__WHAT THE EXERCISE ASKS__.
Word for word, restate every line of the listing that follows.

★ ★ ★ ★ ★ ★ ★

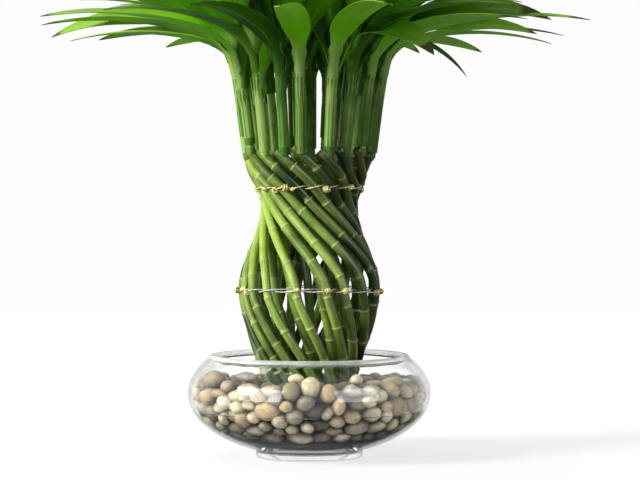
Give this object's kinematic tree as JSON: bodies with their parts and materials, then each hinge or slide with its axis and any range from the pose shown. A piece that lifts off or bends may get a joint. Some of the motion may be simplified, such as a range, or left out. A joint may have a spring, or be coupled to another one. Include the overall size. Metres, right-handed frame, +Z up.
{
  "type": "lucky bamboo",
  "caption": "Trained lucky bamboo: a ring of twisted cut canes with leafy shoots, tied with wire, standing in a squat glass bowl of river stones and water.",
  "frame": {"origin": "centre of the bowl's foot, on the surface that it stands on", "axes": "+Z up along the axis of the bowl and of the ring of canes; -Y is the side that faces the viewer"},
  "size_m": [0.4426, 0.4408, 0.4672],
  "materials": {
    "glass": "clear polished glass",
    "water": "clear still water",
    "stones": "smooth river stones in cream, tan, brown and grey",
    "cane": "satin green cane with pale rings",
    "leaf": "satin leaf with fine ribs",
    "wire": "thin gilt tie wire"
  },
  "bodies": {
    "root": {"bowl": "glass", "water": "water", "stone_bed": "stones", "cane_01": "cane", "shoot_01": "leaf", "cane_02": "cane", "shoot_02": "leaf", "cane_03": "cane", "shoot_03": "leaf", "cane_04": "cane", "shoot_04": "leaf", "cane_05": "cane", "shoot_05": "leaf", "cane_06": "cane", "shoot_06": "leaf", "cane_07": "cane", "shoot_07": "leaf", "cane_08": "cane", "shoot_08": "leaf", "cane_09": "cane", "shoot_09": "leaf", "cane_10": "cane", "shoot_10": "leaf", "cane_11": "cane", "shoot_11": "leaf", "cane_12": "cane", "shoot_12": "leaf", "cane_13": "cane", "shoot_13": "leaf", "cane_14": "cane", "shoot_14": "leaf", "cane_15": "cane", "shoot_15": "leaf", "cane_16": "cane", "shoot_16": "leaf", "cane_17": "cane", "shoot_17": "leaf", "cane_18": "cane", "shoot_18": "leaf", "tie_lower": "wire", "tie_upper": "wire"}
  },
  "joints": []
}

★ ★ ★ ★ ★ ★ ★

__RESPONSE FOR THIS EXERCISE__.
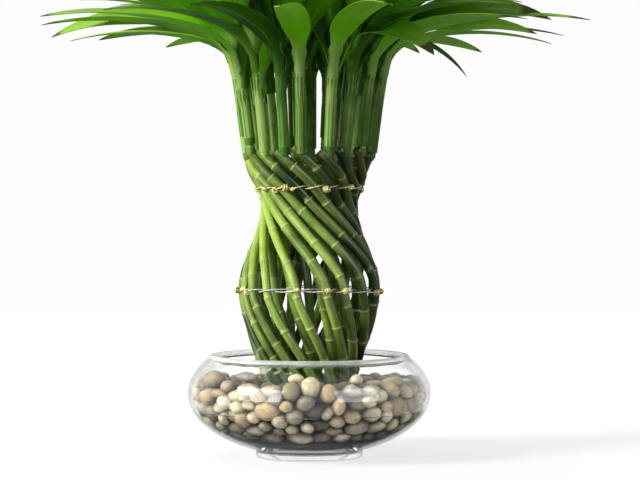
Give this object's kinematic tree as JSON: bodies with their parts and materials, then each hinge or slide with its axis and any range from the pose shown. A piece that lifts off or bends may get a joint. Some of the motion may be simplified, such as a range, or left out. A joint may have a spring, or be coupled to another one. Include the overall size. Metres, right-handed frame, +Z up.
{
  "type": "lucky bamboo",
  "caption": "Trained lucky bamboo: a ring of twisted cut canes with leafy shoots, tied with wire, standing in a squat glass bowl of river stones and water.",
  "frame": {"origin": "centre of the bowl's foot, on the surface that it stands on", "axes": "+Z up along the axis of the bowl and of the ring of canes; -Y is the side that faces the viewer"},
  "size_m": [0.4426, 0.4408, 0.4672],
  "materials": {
    "glass": "clear polished glass",
    "water": "clear still water",
    "stones": "smooth river stones in cream, tan, brown and grey",
    "cane": "satin green cane with pale rings",
    "leaf": "satin leaf with fine ribs",
    "wire": "thin gilt tie wire"
  },
  "bodies": {
    "root": {"bowl": "glass", "water": "water", "stone_bed": "stones", "cane_01": "cane", "shoot_01": "leaf", "cane_02": "cane", "shoot_02": "leaf", "cane_03": "cane", "shoot_03": "leaf", "cane_04": "cane", "shoot_04": "leaf", "cane_05": "cane", "shoot_05": "leaf", "cane_06": "cane", "shoot_06": "leaf", "cane_07": "cane", "shoot_07": "leaf", "cane_08": "cane", "shoot_08": "leaf", "cane_09": "cane", "shoot_09": "leaf", "cane_10": "cane", "shoot_10": "leaf", "cane_11": "cane", "shoot_11": "leaf", "cane_12": "cane", "shoot_12": "leaf", "cane_13": "cane", "shoot_13": "leaf", "cane_14": "cane", "shoot_14": "leaf", "cane_15": "cane", "shoot_15": "leaf", "cane_16": "cane", "shoot_16": "leaf", "cane_17": "cane", "shoot_17": "leaf", "cane_18": "cane", "shoot_18": "leaf", "tie_lower": "wire", "tie_upper": "wire"}
  },
  "joints": []
}